Volkswagen AG will decide within a year about building an Audi plant in the US, the company's chief executive said at the opening of the new VW Chattanooga plant.
VW is counting on the new Chattanooga plant to lower the cost of the key Passat so it can better compete in the US, the Wall Street Journal (WSJ) said.
CEO Martin Winterkorn told the paper a US plant could also help Audi sales but the decision depends on whether the brand lifts volumes enough to justify having a factory of its own.
Rivals who have US plants, BMW and Mercedes-Benz, each now sell more than twice as many cars there as Audi a year.
Volkswagen aims to nearly triple its US sales to 1m vehicles a year by 2018. The VW brand would account for sales of about 800,000 vehicles, and Audi for about 200,000. Last year VW sold 256,830 cars and light trucks in the US and Audi 101,629.

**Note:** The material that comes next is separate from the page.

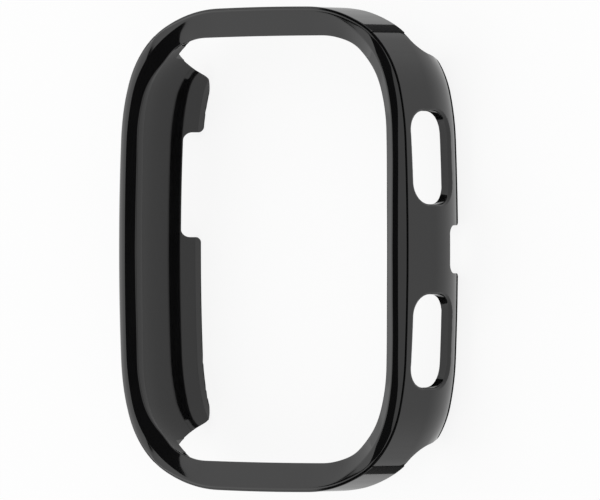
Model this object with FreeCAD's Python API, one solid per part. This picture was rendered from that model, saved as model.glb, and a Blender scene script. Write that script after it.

The $1 billion Chattanooga plant is "a key driver of our long-term success in the US," Michael Macht, VW's top manufacturing officer, told the Journal.
The complex is designed to build 150,000 Passat sedans each year and can be expanded to 300,000, he said.
Macht said the company doesn't intend to export any vehicles from the plant. VW has lost money for a decade in the US because of unfavorable exchange rates between Europe and the US plus uneven sales results.
When VW's intention to build the plant was first announced, it laid out plans to export some of the vehicles made there, with a significant number going to Europe, the WSJ noted. Exporting cars from the US to Europe would turn the dollar-euro exchange rate into an advantage for VW.
The new plant makes it possible for VW to lower the price of the mid-sized Passat - the US version is different to the redesigned model just launched in Europe by about US$8,000 to roughly $20,000, in line with competitors including the (also US-made) Honda Accord and Hyundai Sonata. VW is counting on the lower price to drive up sales, the WSJ said.
Winterkorn said VW now produces parts that account for 85% of the cost of the vehicle in North America, lowering the impact of the currency translation.